::: RECORDS SUPPLIED

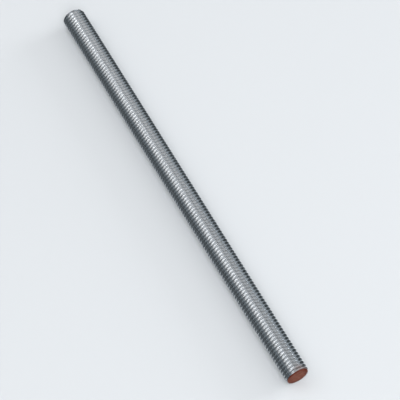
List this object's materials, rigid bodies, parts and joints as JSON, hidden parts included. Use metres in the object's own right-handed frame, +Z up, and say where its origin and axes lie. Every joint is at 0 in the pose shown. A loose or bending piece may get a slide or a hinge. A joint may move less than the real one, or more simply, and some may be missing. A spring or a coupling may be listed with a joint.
{
  "type": "threaded rod",
  "caption": "Fully threaded steel rod with a right-hand coarse thread, a small bevel at each end and a colour mark painted on one end.",
  "frame": {"origin": "middle of the rod's length, on the surface that it lies on, straight under its axis", "axes": "X along the rod's axis, +X towards the painted end; +Z up; the axis is 5 mm above the surface"},
  "size_m": [0.2002, 0.01, 0.01],
  "materials": {
    "steel": "bright rolled thread, thin zinc plating",
    "paint": "dabbed red-brown colour mark"
  },
  "bodies": {
    "root": {"threaded_rod": "steel", "end_paint": "paint"}
  },
  "joints": []
}
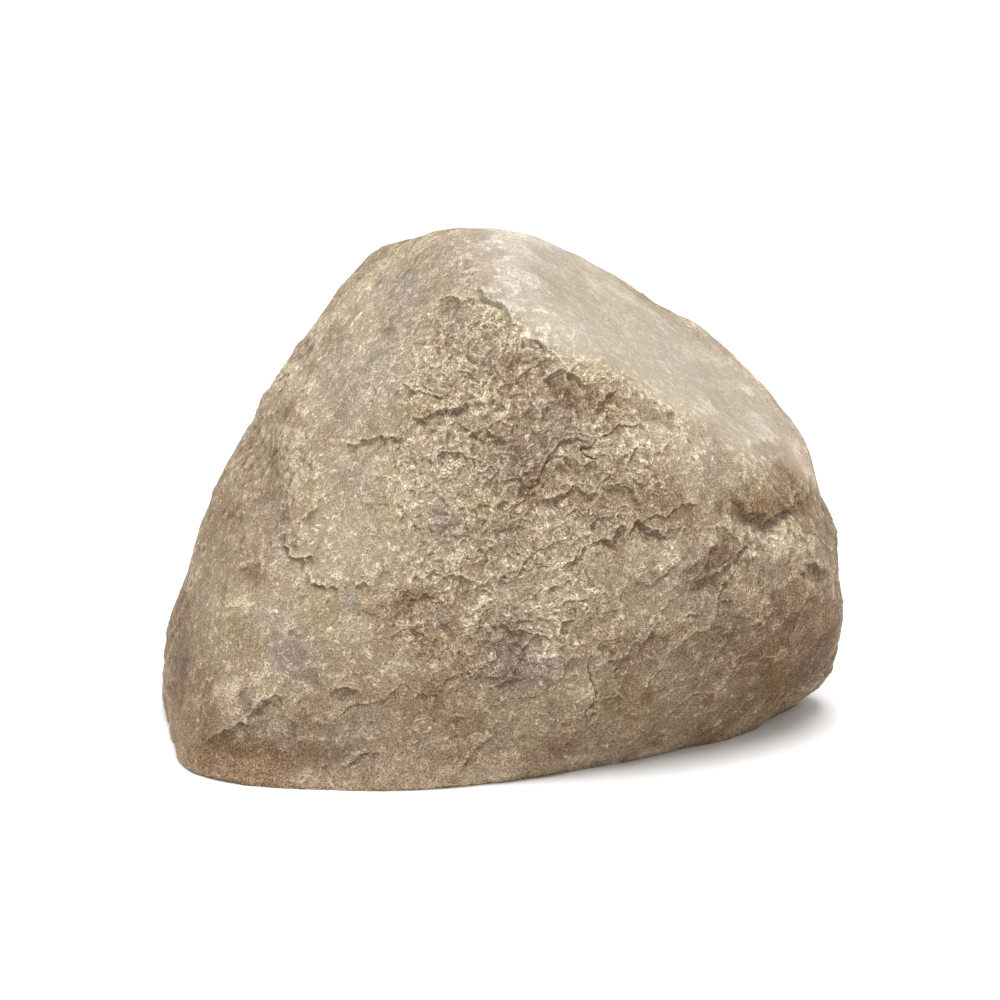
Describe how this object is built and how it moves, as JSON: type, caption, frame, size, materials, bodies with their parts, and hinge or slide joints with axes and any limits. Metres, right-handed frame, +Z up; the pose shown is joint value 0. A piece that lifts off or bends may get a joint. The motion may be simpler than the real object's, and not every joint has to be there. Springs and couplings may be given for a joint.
{
  "type": "boulder",
  "caption": "Weathered sandstone boulder with a smooth sloping top, crumbly ledged front and a flat base to stand on.",
  "frame": {"origin": "middle of the bounding box at ground level, on the flat base", "axes": "+X to the right as the crumbly front is faced, -Y out of the front, +Z up"},
  "size_m": [0.8178, 0.6603, 0.5944],
  "materials": {
    "stone": "matte"
  },
  "bodies": {
    "root": {"boulder": "stone"}
  },
  "joints": []
}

::::::

> **DO THIS**:
Pull out every line of the records above that contains the word "slide".

> **CORRECT ANSWER**:
List this object's materials, rigid bodies, parts and joints as JSON, hidden parts included. Use metres in the object's own right-handed frame, +Z up, and say where its origin and axes lie. Every joint is at 0 in the pose shown. A loose or bending piece may get a slide or a hinge. A joint may move less than the real one, or more simply, and some may be missing. A spring or a coupling may be listed with a joint.
Describe how this object is built and how it moves, as JSON: type, caption, frame, size, materials, bodies with their parts, and hinge or slide joints with axes and any limits. Metres, right-handed frame, +Z up; the pose shown is joint value 0. A piece that lifts off or bends may get a joint. The motion may be simpler than the real object's, and not every joint has to be there. Springs and couplings may be given for a joint.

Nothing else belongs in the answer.